Eason also testified, again uncontested, that several times he had made requests of Ward for help in the management of his agency, but had never received the requested aid. He further testified that he particularly had difficulty in the bookkeeping and accounting aspects of his store. This evidence tends to support the conclusion that Eason was not engaged in an intentional fraud when he issued the check of June 27.

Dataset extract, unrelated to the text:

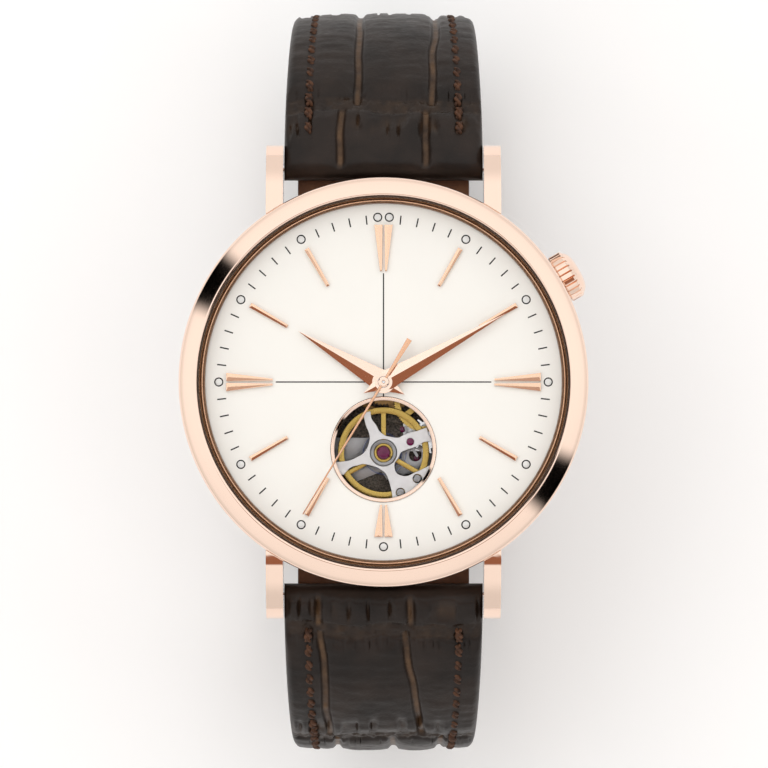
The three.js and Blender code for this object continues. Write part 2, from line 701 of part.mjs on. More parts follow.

Eason introduced evidence that he had in fact made many payments to Ward after issuing the "bad" check on June 27. This testimony was substantiated by the bank's statement of his account. Ward correctly points out that the payments Eason referred to were not monies from the sale of inventory received in shipment No. 23, but represented payments by customers on their Ward's credit card accounts, which Eason had in effect forwarded to Ward and, therefore, the payments were not an attempt to pay for the inventory Eason had received in shipment No. 19. Ward misconstrues the purpose of this evidence. It was not offered to show payment on Eason's account, but rather his good faith and his honest intentions to pay Ward any monies due them. The actions of Mr. Eason in forwarding the payments of funds to Ward, regardless of their source, is inconsistent with the actions of a person engaging in an intentional fraud or acts of moral turpitude.

*608 After giving consideration to the record as a whole, the Court believes the evidence presented by the complainant is not sufficient to carry its burden of establishing by clear and convincing evidence that the bankrupt intentionally obtained property by false pretenses within the meaning of § 17a(2) of the Bankruptcy Act.